MNIST of handwritten digits

The MNIST dataset is a collection of handwritten digits. The dataset has a training set of 60,000 images and a test set of 10,000 images that can be used for model evaluation. The digits in the dataset have been size-normalized and centered in a fixed-size image.

This dataset is excellent for both beginners who want to try learning techniques and pattern recognition methods, as well as intermediate data scientists wanting to test their models on real-world data while spending minimal efforts on preprocessing and formatting.


The original format of this dataset might be a little confusing for absolute beginners; luckily, this dataset is also available in an easy to handle CSV format.

Fashion-MNIST

Fashion-MNIST is a dataset of Zalando's article images. Just like the original dataset, this one also consists of a training set of 60,000 examples and a test set of 10,000 samples.

Each data entry is a 28x28 grayscale image, associated with a label from 10 classes. The structure of training and testing pictures are the same.

How can you use the MNIST datasets?

  • MNIST datasets are great in helping beginners understand and learn different machine learning and pattern recognition techniques.

  • The dataset contains both training and testing data, so you won't need to split your data.

  • This dataset can be used to build image recognition applications for handwriting, digit recognition, and clothes-item recognition in the fashion dataset.

  • You can use this dataset to learn and practice the different methods and techniques of convolution neural networks (CNN). You can eave use Keras and build your model.

Amazon product data Dataset

Amazon product data dataset contains product reviews and metadata from Amazon, including 142.8 million reviews spanning May 1996 — July 2014. This dataset includes reviews (ratings, text, helpfulness votes), product metadata (descriptions, category information, price, brand, and image features), and links (also viewed/also bought graphs).


This dataset will give you a basic understanding of real business problems and helps you comprehend and extract trends in sales over the years.


How can you use the Amazon product data datasets?

  • You can use this dataset to analyze sentiment, which is one of the most popular applications of natural language processing(NLP).

  • This dataset is a text processing data, which you can use to build all various types of NLP models.

  • You can also use this dataset to build product trending models and predict future trends based on that.


YouTube Videos Statistics Dataset

YouTube maintains a continuously-updated list of the top trending videos on the platform. To decide on the year's top trending videos, YouTube uses various factors, including measuring users' interactions (number of views, shares, comments, and likes).

YouTube videos statistics Dataset is a daily record of the top trending YouTube videos.


How to use the YouTube Videos Statistics Dataset?

  • To perform sentiment analysis on different types of videos and find patterns.

  • Categorizing YouTube videos based on their comments and statistics. Using the results, you can build your own database, of which vides tend to engage the audience more.

  • Train machine learning algorithms like RNNs to generate YouTube comments.

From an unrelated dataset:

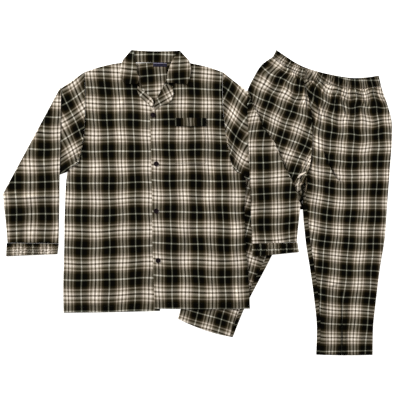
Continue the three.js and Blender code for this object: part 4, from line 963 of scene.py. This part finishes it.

  • Use the previous years' lists of popular video to build a machine learning model that predicts a future top-trending list of videos.


SMS Spam Dataset

Nowadays, we are surrounded by spam all around us, spam mail, spam advertising, and spam SMSs. The SMS spam dataset contains a set of SMS messages in English of 5,574 messages, tagged as spam.

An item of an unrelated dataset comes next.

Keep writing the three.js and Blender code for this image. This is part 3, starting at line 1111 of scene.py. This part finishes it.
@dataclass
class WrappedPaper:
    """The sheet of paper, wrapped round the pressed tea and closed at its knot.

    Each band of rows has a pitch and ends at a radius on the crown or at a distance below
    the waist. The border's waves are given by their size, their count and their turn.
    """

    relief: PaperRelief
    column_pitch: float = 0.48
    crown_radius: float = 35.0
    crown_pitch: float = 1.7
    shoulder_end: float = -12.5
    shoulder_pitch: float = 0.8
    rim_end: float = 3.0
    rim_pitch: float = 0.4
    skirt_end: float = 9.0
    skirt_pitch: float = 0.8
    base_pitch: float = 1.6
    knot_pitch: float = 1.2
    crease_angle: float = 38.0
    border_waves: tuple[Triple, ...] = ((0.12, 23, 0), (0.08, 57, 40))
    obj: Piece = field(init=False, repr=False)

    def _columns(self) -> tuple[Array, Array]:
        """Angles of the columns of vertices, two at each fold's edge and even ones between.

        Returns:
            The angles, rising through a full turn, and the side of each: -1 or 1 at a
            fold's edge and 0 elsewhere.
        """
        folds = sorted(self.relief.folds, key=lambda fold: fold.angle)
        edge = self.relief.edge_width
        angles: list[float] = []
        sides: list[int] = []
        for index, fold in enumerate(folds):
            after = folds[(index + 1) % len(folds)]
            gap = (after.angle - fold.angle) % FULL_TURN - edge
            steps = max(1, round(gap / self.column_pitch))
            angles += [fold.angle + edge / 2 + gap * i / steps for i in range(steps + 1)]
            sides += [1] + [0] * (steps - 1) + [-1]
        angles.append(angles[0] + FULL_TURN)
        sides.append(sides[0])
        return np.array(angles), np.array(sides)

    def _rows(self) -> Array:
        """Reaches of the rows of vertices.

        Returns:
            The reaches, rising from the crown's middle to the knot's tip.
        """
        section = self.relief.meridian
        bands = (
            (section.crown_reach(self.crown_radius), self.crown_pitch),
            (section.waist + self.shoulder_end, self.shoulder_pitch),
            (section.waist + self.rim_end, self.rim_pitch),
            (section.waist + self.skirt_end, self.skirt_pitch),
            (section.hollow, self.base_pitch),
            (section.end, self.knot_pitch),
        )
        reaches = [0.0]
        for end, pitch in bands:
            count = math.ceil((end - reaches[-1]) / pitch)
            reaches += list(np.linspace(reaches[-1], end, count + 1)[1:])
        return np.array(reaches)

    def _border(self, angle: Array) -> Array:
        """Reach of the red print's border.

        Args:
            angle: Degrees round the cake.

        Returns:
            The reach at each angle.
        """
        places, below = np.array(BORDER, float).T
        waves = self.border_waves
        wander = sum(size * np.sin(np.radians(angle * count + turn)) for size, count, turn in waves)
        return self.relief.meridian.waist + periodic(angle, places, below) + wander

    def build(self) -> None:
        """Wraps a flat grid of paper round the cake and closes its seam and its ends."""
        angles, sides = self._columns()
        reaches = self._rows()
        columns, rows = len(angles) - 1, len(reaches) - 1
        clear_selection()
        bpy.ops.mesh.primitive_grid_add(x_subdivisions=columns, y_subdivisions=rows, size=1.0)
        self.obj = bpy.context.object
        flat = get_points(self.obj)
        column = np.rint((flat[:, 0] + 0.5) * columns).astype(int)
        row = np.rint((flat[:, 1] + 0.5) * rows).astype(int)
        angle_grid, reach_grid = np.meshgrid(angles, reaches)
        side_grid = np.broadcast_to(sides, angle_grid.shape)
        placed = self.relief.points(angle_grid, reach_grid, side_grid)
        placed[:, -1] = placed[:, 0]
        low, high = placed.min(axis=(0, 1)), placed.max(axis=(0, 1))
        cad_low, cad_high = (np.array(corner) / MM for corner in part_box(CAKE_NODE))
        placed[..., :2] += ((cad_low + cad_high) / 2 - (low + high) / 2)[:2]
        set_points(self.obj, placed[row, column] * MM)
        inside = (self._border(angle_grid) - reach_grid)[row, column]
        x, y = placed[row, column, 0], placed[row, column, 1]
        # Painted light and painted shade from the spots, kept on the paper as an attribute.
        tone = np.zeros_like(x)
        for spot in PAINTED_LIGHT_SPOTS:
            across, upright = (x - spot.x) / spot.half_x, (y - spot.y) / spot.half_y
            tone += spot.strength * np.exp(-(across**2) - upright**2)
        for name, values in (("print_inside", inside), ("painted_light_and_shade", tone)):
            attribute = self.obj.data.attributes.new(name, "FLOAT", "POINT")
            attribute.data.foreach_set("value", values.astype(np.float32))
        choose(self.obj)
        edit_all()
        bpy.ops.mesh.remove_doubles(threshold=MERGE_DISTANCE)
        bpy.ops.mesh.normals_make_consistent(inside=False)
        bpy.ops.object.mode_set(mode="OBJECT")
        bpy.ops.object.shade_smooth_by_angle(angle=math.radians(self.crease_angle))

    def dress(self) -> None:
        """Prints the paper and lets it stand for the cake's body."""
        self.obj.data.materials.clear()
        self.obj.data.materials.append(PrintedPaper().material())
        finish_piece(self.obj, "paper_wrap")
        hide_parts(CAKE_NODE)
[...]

This dataset represents the different spam messages as entries of a CSV file for easy reading and extracting. The dataset CSV file contains two columns, one for the classification of the message as spam or not, and the other one is the raw text of the message.

How can you use the SMS Spam Dataset?

  • You can use machine learning classifications algorithms to build a spam message classifier then test it on some messages to label them as safe or spam.

  • You can build a model and train on this dataset to predict and detect spam messages.


COCO Dataset

COCO is a large-scale object detection, segmentation, and captioning dataset created by Microsoft and sponsored by many other big companies. The acronym COCO stands for Common Objects in Context. This dataset includes many features, such as 1.5 million object instances for 80 object categories, 330K of images, 91 stuff categories, and 5 captions per image.

COCO has amazing documentation, and you can explore the dataset online using an explorer before you decide to download it.


How can you use COCO dataset?

  • COCO can be used to train and build machine learning models to detect and classify different objects. For example, you can use it to classify different viable types.

  • By nature, working with COCO enables you to build different image processing applications, such as image segmentation and compression.

  • You can also use COCO to train your model to analyze footage data from a security camera, by detecting people/animals.

  • COCO can also be used for non-data science projects, such as object detection in robotics.


Takeaway

Starting a new project can be somewhat tricky, especially if you’re just starting with data science. When I first started, I couldn’t decide on a project, simply, because I didn’t have enough knowledge to choose a project and a dataset.

One of the things that helped me is, browsing datasets websites (e.g. Kaggle) and reading about different datasets and how can they be used. That gave me the inspiration I needed to kick start new projects. I still do that now.

The only time I didn't need to explore and browse different datasets, is when I had a set project with a specific dataset. Which was the case if I were employed by a company or a client.

As my knowledge base grew, I developed an eye for good datasets and how to see their potential. Data always tells a story, you just need to listen to it.

So, I hope this article inspired you to build a new project or browse the web for exciting datasets that inspire you to build something awesome.